OSCAR SPECIAL: ‘The Revenant’ vs ‘The Hateful Eight’

Source: Fox Pictures

Source: Fox Pictures

Continuing his trawl through the best film nominees for this year’s Oscars, Hari pits the two Westerns against each other.

I’d never seen a Tarantino movie in the cinema before and resolved that this would be my first adventure.

Two very cold, very old and very long Western movies. One still showing at the Watershed, one banned from Bristol’s Cineworld and other screens across the country. If anything, I felt that the other movie should’ve had a more limited release, given the lethargy-inducing coma it can put you in.

Let’s explore both.

‘The Hateful Eight’ is Quentin Tarantino’s eighth film, closing in on his self-declared promise to only put out ten movies in his career (upon being asked on the X show, he clarified that it could possibly be eleven, but at the very most it would be twelve). I’d never seen a Tarantino movie in the cinema before and resolved that this would be my first adventure.
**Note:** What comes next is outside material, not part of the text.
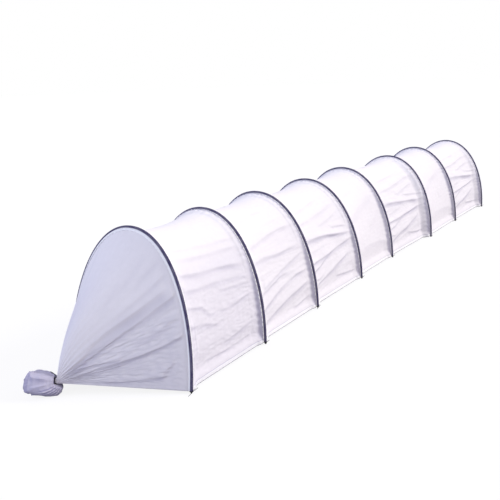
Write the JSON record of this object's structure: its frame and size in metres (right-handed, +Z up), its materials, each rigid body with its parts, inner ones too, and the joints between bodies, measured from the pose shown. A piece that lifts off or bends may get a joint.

‘The Revenant’ is a film by Alejandro G. Iñárritu, his follow-up the Academy Award-winning, cinematography-breaking, revolutionary-directing effort of ‘Birdman (The Unexpected Virtue of Ignorance)’. My friend at university first informed me about his movies, particularly ‘Amores Perros’, and I later found out he was the same man behind ’21 Grams’ and ‘Babel’. After that last effort, I had to watch this.

I wish I didn’t.

CINEMATOGRAPHY

Both of these men are extraordinary directors, so you can expect everything to look crisp, sharp and pretty despite the blood and violence being shown. However, that’s all that ‘The Revenant’ seems to be: pretty. Otherwise, it’s pretty boring.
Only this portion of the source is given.